With the nomination and award, Arkapaw not only became the fourth woman ever nominated in the category, but she also became the first woman of color to ever receive the nomination and eventual win.
However, the general lack of nominations for women and creatives of color stretches much further than the cinematography category.
History of Women Nominees at the Oscars
Both women creatives and creatives of color have long been underrepresented in the Academy.
As of 2023, around 33% of the Academy’s members were made up of women, and only 19% were made up of people of color.
In 2026, the statistics remain nearly the same.
“Film is a male-dominated industry, but it’s funny, film actually started as a female-dominated industry…” Martin said. “Unfortunately, when women’s rights and things like that started to come up through our history, women’s involvement in film actually decreased because film became more commercialized and corporatized.”
Specifically, only nine women in the entire history of the Oscars have ever been nominated for Best Director.
The first woman nominated for Best Director was Lina Wertmüller for “Seven Beauties” in 1975, and it took 47 years to finally reach that achievement.
Years later, Wertmüller was followed by:
- Jane Campion for “The Piano” (1993)
- Sofia Coppola for “Lost In Translation” (2003)
- Kathryn Bigelow for “The Hurt Locker” (2009)
- Greta Gerwig for “Lady Bird” (2017)
- Emerald Fennell for “Promising Young Woman” (2021)
- Chloé Zhao for “Nomadland” (2021)
- Jane Campion for “The Power of the Dog” (2022)
- Justine Triet for “Anatomy of a Fall” (2024)
- Coralie Fargeut for “The Substance” (2025)
- Chloé Zhao for “Hamnet” (2026)
With that, Bigelow, Zhao, and Campion are the only three women who won the award for Best Director, and Zhao still remains the only woman of color to be nominated in the category.
As for Best Actress, only 33 women of color have been nominated, with zero women of color receiving a nomination this year.
Further, out of the 33 women ever nominated, only two, Halle Berry and Michelle Yeoh, went on to win the award.

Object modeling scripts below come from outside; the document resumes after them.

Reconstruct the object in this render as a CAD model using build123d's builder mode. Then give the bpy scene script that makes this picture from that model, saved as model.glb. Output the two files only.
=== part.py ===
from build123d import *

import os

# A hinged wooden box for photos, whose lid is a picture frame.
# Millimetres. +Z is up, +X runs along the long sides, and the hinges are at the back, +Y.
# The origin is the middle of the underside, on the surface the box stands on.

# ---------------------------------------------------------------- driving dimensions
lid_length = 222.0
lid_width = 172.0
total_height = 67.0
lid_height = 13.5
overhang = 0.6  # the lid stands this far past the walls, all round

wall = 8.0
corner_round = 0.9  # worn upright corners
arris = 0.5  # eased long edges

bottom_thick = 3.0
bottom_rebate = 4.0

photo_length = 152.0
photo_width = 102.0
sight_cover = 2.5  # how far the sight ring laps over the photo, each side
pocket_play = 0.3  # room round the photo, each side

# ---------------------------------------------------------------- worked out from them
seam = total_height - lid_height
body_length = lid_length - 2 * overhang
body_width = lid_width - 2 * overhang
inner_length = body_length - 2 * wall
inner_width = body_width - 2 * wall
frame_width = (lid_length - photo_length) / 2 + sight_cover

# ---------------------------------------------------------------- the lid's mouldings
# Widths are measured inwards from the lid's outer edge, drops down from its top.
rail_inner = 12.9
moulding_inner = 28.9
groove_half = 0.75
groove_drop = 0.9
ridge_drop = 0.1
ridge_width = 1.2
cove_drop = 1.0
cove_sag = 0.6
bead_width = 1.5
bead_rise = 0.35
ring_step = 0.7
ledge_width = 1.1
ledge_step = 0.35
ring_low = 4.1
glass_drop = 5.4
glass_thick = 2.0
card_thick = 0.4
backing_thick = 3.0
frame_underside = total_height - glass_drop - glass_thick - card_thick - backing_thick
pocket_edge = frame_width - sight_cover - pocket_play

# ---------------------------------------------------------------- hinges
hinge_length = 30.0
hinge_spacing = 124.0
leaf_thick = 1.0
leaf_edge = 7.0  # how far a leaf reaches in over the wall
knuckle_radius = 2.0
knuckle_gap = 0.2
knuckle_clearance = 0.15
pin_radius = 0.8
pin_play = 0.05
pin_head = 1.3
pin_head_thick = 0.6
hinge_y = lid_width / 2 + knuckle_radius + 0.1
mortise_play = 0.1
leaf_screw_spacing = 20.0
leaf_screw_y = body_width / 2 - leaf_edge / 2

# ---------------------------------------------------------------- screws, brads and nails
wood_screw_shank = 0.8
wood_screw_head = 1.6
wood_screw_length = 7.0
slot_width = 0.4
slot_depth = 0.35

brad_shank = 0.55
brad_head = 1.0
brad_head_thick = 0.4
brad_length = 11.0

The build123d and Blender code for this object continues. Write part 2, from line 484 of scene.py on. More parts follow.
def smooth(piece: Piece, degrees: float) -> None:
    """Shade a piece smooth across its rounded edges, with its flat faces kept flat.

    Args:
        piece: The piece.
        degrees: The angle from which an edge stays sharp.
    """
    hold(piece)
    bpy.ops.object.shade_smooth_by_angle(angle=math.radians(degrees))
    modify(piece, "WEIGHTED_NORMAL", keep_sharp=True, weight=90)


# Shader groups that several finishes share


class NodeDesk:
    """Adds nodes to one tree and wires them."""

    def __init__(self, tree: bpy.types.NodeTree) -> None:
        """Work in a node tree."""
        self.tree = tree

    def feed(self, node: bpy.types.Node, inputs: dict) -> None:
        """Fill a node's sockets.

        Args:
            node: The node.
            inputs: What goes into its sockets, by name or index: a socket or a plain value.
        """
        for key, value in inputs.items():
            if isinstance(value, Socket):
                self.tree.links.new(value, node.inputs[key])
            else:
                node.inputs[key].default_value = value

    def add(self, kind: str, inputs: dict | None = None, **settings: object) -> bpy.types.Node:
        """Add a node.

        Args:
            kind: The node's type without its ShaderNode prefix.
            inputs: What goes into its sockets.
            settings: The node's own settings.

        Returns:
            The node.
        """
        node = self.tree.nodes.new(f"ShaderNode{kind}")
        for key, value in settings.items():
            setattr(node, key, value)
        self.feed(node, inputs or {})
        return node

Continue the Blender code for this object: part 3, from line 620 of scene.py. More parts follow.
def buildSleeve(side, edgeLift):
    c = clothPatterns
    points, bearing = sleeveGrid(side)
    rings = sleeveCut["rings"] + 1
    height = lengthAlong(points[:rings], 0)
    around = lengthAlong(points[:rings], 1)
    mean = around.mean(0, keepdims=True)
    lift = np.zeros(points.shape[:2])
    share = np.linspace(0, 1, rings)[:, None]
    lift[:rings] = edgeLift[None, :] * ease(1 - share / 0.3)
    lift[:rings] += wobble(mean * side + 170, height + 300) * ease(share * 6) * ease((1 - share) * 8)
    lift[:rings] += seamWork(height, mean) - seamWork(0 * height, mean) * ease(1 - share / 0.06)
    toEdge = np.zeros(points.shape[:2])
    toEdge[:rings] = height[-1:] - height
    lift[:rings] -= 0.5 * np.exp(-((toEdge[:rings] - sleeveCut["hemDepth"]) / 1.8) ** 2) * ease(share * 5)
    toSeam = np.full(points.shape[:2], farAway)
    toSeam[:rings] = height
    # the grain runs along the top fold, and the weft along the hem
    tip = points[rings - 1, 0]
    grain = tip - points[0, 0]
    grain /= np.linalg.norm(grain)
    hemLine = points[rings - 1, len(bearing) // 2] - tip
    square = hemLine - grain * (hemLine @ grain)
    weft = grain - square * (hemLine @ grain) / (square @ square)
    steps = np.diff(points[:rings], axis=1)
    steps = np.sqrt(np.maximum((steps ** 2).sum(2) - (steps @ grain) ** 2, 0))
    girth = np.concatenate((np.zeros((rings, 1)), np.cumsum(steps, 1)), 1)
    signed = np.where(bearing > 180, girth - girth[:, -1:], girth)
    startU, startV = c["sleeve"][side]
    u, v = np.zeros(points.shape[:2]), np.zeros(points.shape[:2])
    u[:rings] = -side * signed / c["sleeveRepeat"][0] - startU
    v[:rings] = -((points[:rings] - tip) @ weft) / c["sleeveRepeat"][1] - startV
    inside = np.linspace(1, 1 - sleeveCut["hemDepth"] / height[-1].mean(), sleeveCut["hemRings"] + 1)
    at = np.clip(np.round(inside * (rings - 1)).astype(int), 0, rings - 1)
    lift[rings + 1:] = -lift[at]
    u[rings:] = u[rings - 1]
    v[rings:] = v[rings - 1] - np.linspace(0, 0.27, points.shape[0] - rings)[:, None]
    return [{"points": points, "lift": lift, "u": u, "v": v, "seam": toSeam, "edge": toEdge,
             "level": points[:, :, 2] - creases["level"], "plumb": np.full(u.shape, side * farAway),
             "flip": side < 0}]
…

Thus, for many, this moment is about far more than just one award; it represents progress and possibility for all future filmmakers.
“For women to not only see that you can make it to a nomination period, but also you can win, it just again shows that that glass ceiling that’s been there for women in film is starting to break,” Martin said. “It’s starting to come down.”